• The Atlantic burden-sharing debate - widening or fragmenting?

      Chalmers, Malcolm G. (2002)
      The Atlantic burden-sharing debate during the early part of the twenty-first century is shaping up to be very different from those of NATO's first fifty years. The resources needed for direct defence of western Europe have fallen sharply, and further cuts are possible. The gradual strengthening of European cooperation means that the EU is becoming an actor in its own right in many international regimes. Debates about which countries are pulling their weight internationally are also taking into account contributions to non-military international public goods¿financing EU enlargement, aiding the Third World, reducing emissions of climate-damaging pollutants.

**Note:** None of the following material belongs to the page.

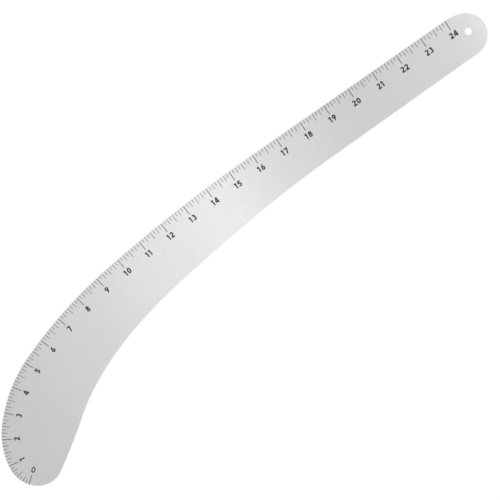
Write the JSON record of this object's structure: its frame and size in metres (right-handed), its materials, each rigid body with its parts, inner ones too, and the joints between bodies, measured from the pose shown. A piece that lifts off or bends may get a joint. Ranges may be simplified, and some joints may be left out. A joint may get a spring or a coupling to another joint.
{
  "type": "vary form curve ruler",
  "caption": "Flat aluminium curved ruler for drawing seams: straight at the hanging end, hooked at the other, with a scale along its outer edge.",
  "frame": {"origin": "on the back face, in the middle of the outline's box", "axes": "+Z out of the scale face, +X along the straight stretch towards the hang hole, +Y out of the graduated edge there"},
  "size_m": [0.5746, 0.1398, 0.0016],
  "materials": {
    "satin_aluminium": "satin, finely brushed along the blade",
    "black_enamel": "satin baked enamel in the marks and numerals"
  },
  "bodies": {
    "root": {"blade": "satin_aluminium"}
  },
  "joints": []
}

In this new multidimensional debate, it becomes more apparent that states that contribute more to one regime often do less than most in another. Germany, for example, is concerned about its excessive contribution to the costs of EU enlargement, but it spends considerably less than France and the UK on defence. European countries contribute three times as much as the United States to Third World aid, and will soon pay almost twice as much into the UN budget. Yet they were dependent on the US to provide most of the military forces in the 1999 Kosovo conflict, and would be even more dependent in the event of a future Gulf war. This widening of the burden-sharing debate contains both dangers and opportunities. It could lead to a fragmentation of the Atlantic dialogue, with each side talking past the other on an increasing number of issues, ranging from global warming to Balkan peacekeeping. In order to avoid such a dangerous situation, the US and European states should maintain the principle that all must make a contribution to efforts to tackle common problems, whether it be through troops in Kosovo or commitments to reducing greenhouse gas emissions. Yet there should also be some flexibility in defining who does how much. The preparedness of some countries to lead, by doing more, will be essential if international cooperation is to have a chance to work.